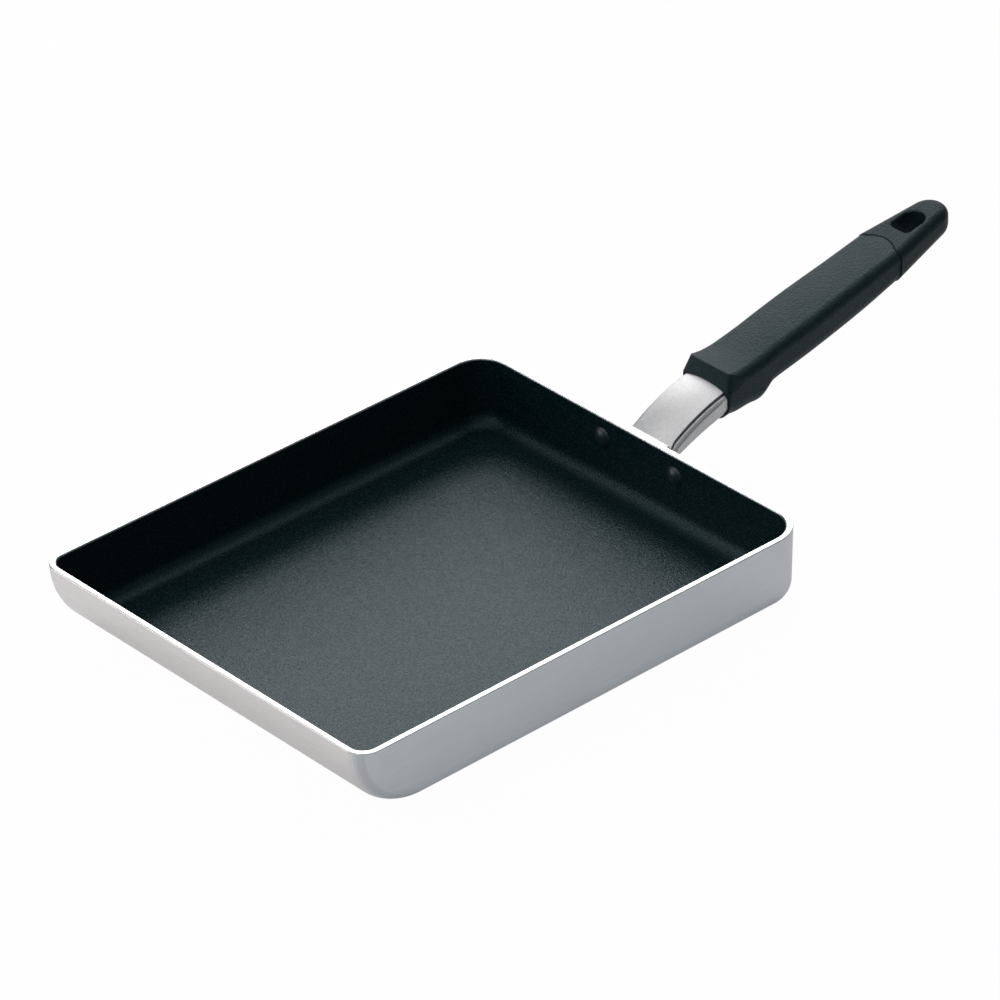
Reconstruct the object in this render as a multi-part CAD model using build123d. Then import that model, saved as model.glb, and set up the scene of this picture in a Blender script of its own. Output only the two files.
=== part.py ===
"""Rolled-omelette pan: a shallow rectangular cast-aluminium pan with a riveted bracket,
a moulded grip drawn on by one long bolt, and a tail cap with a hanging hole.

Millimetres. +Z is up and the pan stands on Z = 0. The origin lies under the middle of
the rim, and +Y runs from the pan's tip towards the handle.
"""
from build123d import *
from math import cos, radians, sin
import os

# Pan body: the rim's sizes are measured inside the walls, as such pans are sold
rim_inner_width = 180.0
rim_inner_length = 220.0
pan_height = 32.5
wall = 2.6
base_thickness = 2.8
side_draft = 1.3
tip_draft = 2.6
handle_corner = 15.5
tip_curve = 31.0
edge_radius = 8.9
rim_rounding = 0.5
coating_thickness = 0.25
coating_margin = 0.7

# Rivets: solid, with a low dome inside the pan and a formed head on the bracket
rivet_pitch = 41.0
rivet_drop = 9.4
rivet_diameter = 5.0
rivet_head_diameter = 9.0
rivet_head_height = 1.9
rivet_tail_diameter = 8.6
rivet_tail_height = 2.2

# Bracket: a cast foot on the handle wall and an arched neck that runs into the grip
foot_thickness = 3.6
foot_pad_radius = 6.4
foot_lip_drop = 1.6
foot_lip_half_width = 11.6
foot_blend = 1.0
foot_rounding = 1.0
neck_reach = 32.7
neck_rise = 10.3
neck_width = 24.8
neck_strip_width = 22.2
neck_strip_height = 2.1
neck_groove_width = 0.7
neck_groove_depth = 0.4
neck_crown = 1.5
neck_depth = 10.4
neck_root_drop = 3.6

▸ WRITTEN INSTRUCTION
Check each line above for the word "that", and copy the lines where it appears.

▸ EXPECTED OUTPUT
Reconstruct the object in this render as a multi-part CAD model using build123d. Then import that model, saved as model.glb, and set up the scene of this picture in a Blender script of its own. Output only the two files.
# Bracket: a cast foot on the handle wall and an arched neck that runs into the grip